A Safety in Sport Perception Survey, published by Podium in conjunction with YouGov, has found overwhelming support for urgent reform – with 73% of respondents believing that the NHS should record whether a head injury that receives medical attention was sustained during sport.
At present, hospitals and GP surgeries have no way of automatically including this information in their recorded data. As a result, there is no record of how many head injuries are sustained through sport; how those injuries occur; which sports produce more injuries; and which demographic groups are impacted.
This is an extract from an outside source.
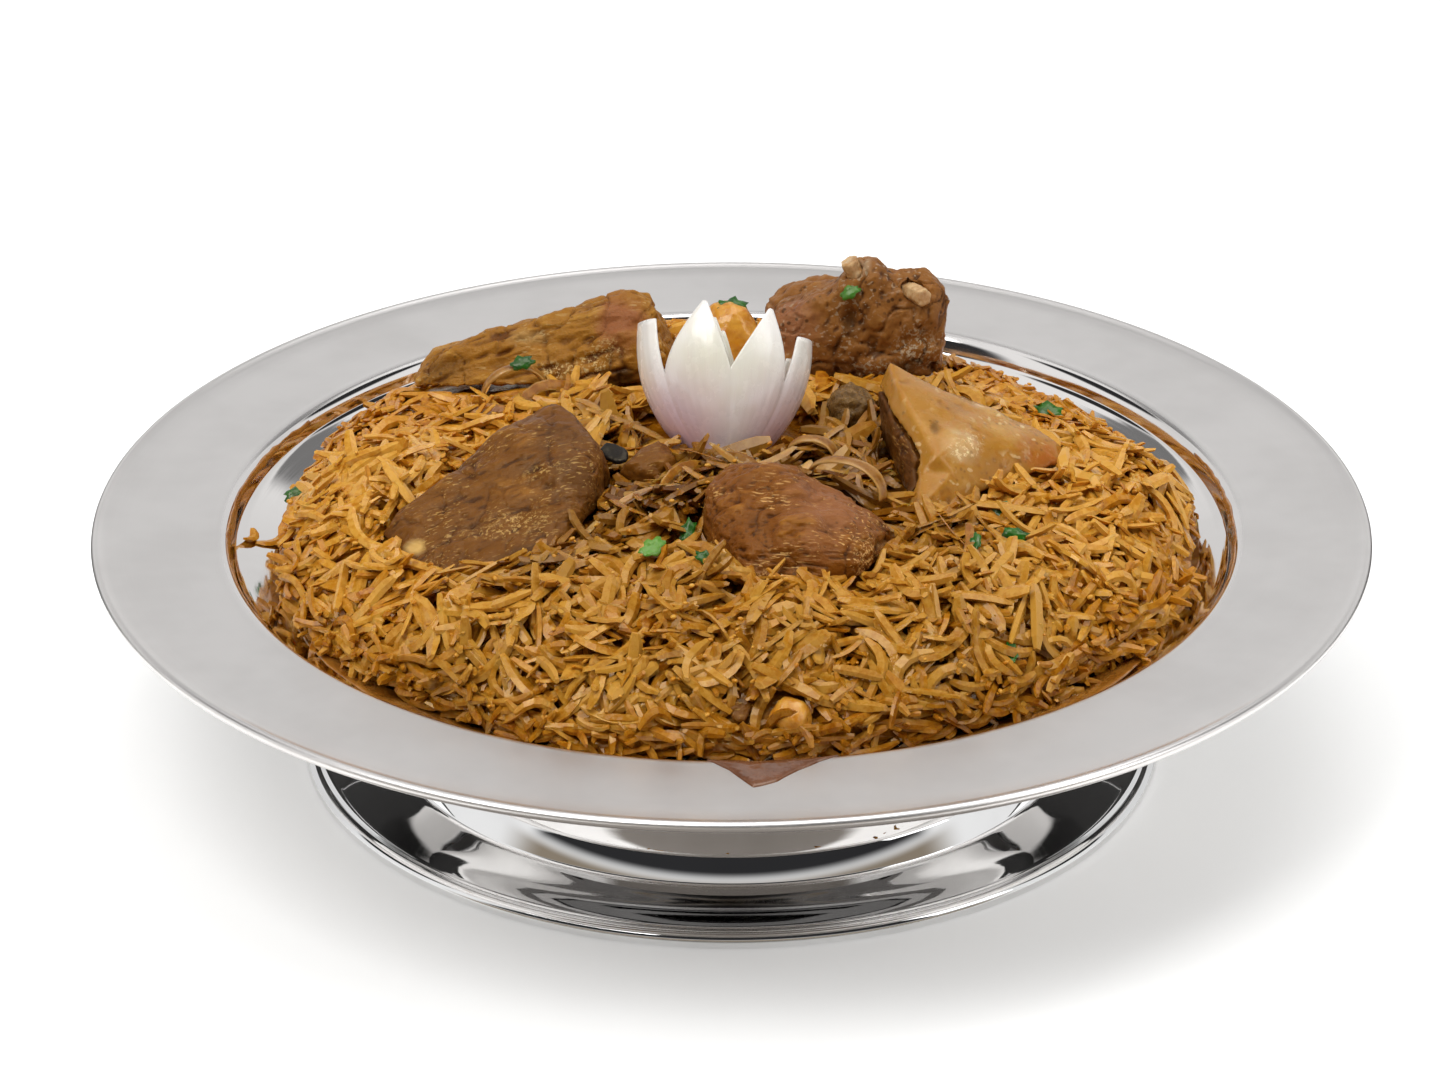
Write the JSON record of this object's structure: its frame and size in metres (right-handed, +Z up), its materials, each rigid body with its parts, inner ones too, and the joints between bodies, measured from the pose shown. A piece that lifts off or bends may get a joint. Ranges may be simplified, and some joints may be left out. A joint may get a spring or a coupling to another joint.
{
  "type": "plate of stewed meat on rice",
  "caption": "Round steel dish on a spun foot, heaped with golden long-grain rice, pieces of stewed meat, and a raw onion cut as a flower.",
  "frame": {"origin": "middle of the foot ring, on the surface that it stands on", "axes": "+Z up, +X to the right and -Y to the front of the dish, where the front pieces of meat lie"},
  "size_m": [0.35, 0.35, 0.1288],
  "materials": {
    "satin_steel": "satin rim, polished well",
    "polished_steel": "mirror polished",
    "rice": "cooked long grains, moist and golden",
    "brown_meat": "stewed meat, moist, with short fibres",
    "golden_meat": "stewed meat, moist, with long fibres",
    "red_brown_meat": "stewed meat, moist, with cross fibres",
    "bone": "boiled bone, pale and dull",
    "golden_lump": "soft golden lump, glazed",
    "spice_lump": "rough peppery lump",
    "dark_peel": "dark dried peel, glazed",
    "soft_fat": "soft translucent fat, glazed",
    "stewed_onion": "stewed onion, glazed",
    "raw_onion": "raw onion, white with pink flush"
  },
  "bodies": {
    "root": {"dish": "satin_steel", "foot": "polished_steel", "rice": "rice", "meat_front_left": "brown_meat", "meat_back_left": "golden_meat", "meat_back_right": "brown_meat", "rib_bone": "bone", "meat_front_middle": "red_brown_meat", "meat_scrap_middle": "brown_meat", "meat_scrap_front": "brown_meat", "golden_lump_back": "golden_lump", "golden_lump_front": "golden_lump", "spice_lump": "spice_lump", "lime_peel": "dark_peel", "fat_layer_right": "soft_fat", "meat_right": "red_brown_meat", "onion_strip_back_left": "stewed_onion", "onion_strip_loop": "stewed_onion", "onion_strip_right": "stewed_onion", "onion_flower": "raw_onion"}
  },
  "joints": []
}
Such data could be used to inform policy around grassroot sports, to better safeguard participants and ensure more people play more sport for longer.
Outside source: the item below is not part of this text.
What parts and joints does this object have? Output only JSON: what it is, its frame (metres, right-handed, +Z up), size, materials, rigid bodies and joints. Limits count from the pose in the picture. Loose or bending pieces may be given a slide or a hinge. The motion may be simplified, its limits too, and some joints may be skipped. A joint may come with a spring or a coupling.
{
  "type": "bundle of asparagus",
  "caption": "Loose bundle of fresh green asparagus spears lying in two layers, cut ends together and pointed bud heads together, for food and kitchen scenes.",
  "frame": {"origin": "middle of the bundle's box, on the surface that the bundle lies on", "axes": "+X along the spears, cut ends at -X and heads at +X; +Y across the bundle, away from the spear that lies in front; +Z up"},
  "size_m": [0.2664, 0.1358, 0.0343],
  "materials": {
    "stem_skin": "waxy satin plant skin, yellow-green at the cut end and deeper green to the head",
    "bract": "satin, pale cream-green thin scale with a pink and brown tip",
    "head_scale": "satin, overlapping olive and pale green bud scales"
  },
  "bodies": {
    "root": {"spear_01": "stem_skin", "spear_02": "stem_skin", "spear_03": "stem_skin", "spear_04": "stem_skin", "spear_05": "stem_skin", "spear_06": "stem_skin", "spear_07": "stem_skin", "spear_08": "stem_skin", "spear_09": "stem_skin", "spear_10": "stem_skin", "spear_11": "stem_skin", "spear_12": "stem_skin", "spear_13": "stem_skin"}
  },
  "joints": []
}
Calls for a National Sports Injury Database stretch back to 2002, when Professor Dr Nick Webborn CBE, a leading sports medicine specialist, recommended to a Department for Digital, Culture, Media and Sport (DCMS) Working Group that such a UK-wide body be set up to “improve the standards of safety and medical provision for participants in organised sport”.
The issue was highlighted again in a ‘Duty of Care in Sport’ report by Baroness Tanni Grey-Thompson DBE, in 2015 and further referenced in a 2021 DCMS Select Committee Inquiry into Concussion in Sport.
Andy Hunt, CEO of Podium Analytics, said: “More than two decades have now passed since a National Sports Injury Database was first proposed. Lack of action at governmental level has resulted in a generation of lost data. This is an open goal to reduce risk and increase participation in sport – and successive governments have missed it. We hope the new Government will act now to make sport safer for future generations and we look forward to supporting them in this cause."
As well as the more accurate recording of injuries, Podium also wants to explore the feasibility of using machine learning to extract sports injury data from existing NHS medical records, where written notes recording the sporting nature of injuries are not automatically included in data.
Podium’s survey also found support for more widespread first-aid training, with 84% of respondents believing that youth sports coaches should hold a first-aid qualification. A desktop study by Podium in September found that only 40% of 167 UK National Governing Bodies (NGBs) mandate first-aid training for grassroots coaches.
“NGBs have a level of responsibility to implement a basic level of training that could lead to significant improvements in safety, public trust and overall health outcomes in sports participation,” added Hunt.
Podium also found widespread backing for mental health training among grassroots sports coaches. 72% of respondents said that youth coaches should be trained to raise awareness of the mental benefits of sport, while 68% said coaches should be trained to support youth mental health.